Development of zirconia-based ceramics stabilized with different yttria contents shaped by extrusion 3D-printing

Abstract

In this study, zirconia-based ceramics doped with different yttria contents (3, 4 or 5 mol.%) were processed by a material extrusion additive manufacturing technique, Direct Ink Writing (DIW).
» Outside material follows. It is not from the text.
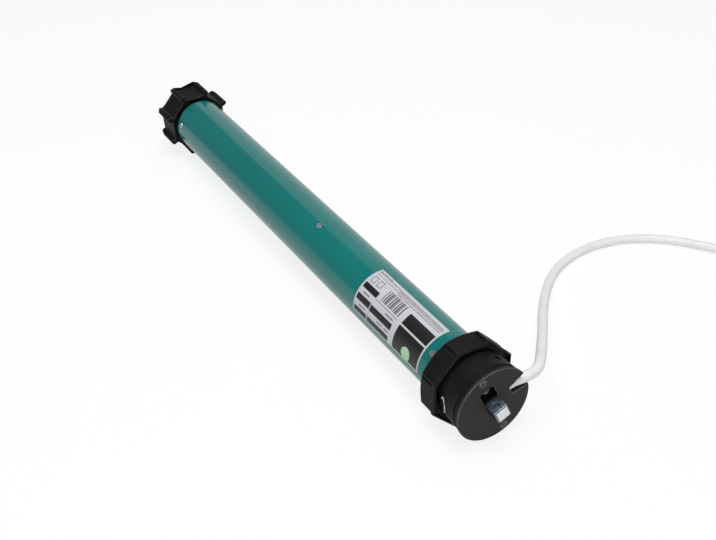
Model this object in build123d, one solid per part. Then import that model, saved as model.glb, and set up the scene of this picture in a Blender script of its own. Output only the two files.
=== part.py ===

A gel-based approach, using polyethylene glycol (PEG), Laponite® nano-clay and Dibutyl Phthalate (DBP), was used for the development of ceramic inks with solid load ≈31 vol% and suitable rheological properties to be processed by DIW. Prismatic and cylindric samples were printed (crossed layers at 90°; print speed = 10 mm/s; nozzle Ø = 0.63 mm), dried, debinded and pre-sintered (up to 1100 °C for 2 h), being finally sintered at 1550 °C for 2 h. The sintered samples were evaluated by their microstructure, phase composition and relative density. The hardness and Young's modulus of the sintered samples, were evaluated locally, by dynamic nanoindentation varying the indentation loads: 250 mN → 1960 mN. The three sintered sample’ groups showed similar relative density (≈90 %), but different proportions of the three ZrO2 polytypes (monoclinic, tetragonal, and cubic) as crystalline phases in their composition. The microstructure of the sintered groups was characterized by bimodal grain size distributions, with larger grain sizes as yttria concentration increased and, consequently, higher presence of cubic phase and translucency. Vickers hardness of 1023 HV, 921.4 HV and 896.9 HV and fracture toughness of 5.45 MPa m1/2, 4.30 MPa m1/2 and 4.15 MPa m1/2 were obtained for 3Y-TZP, 4Y-PSZ and 5Y-PSZ, respectively, both influenced by relative density.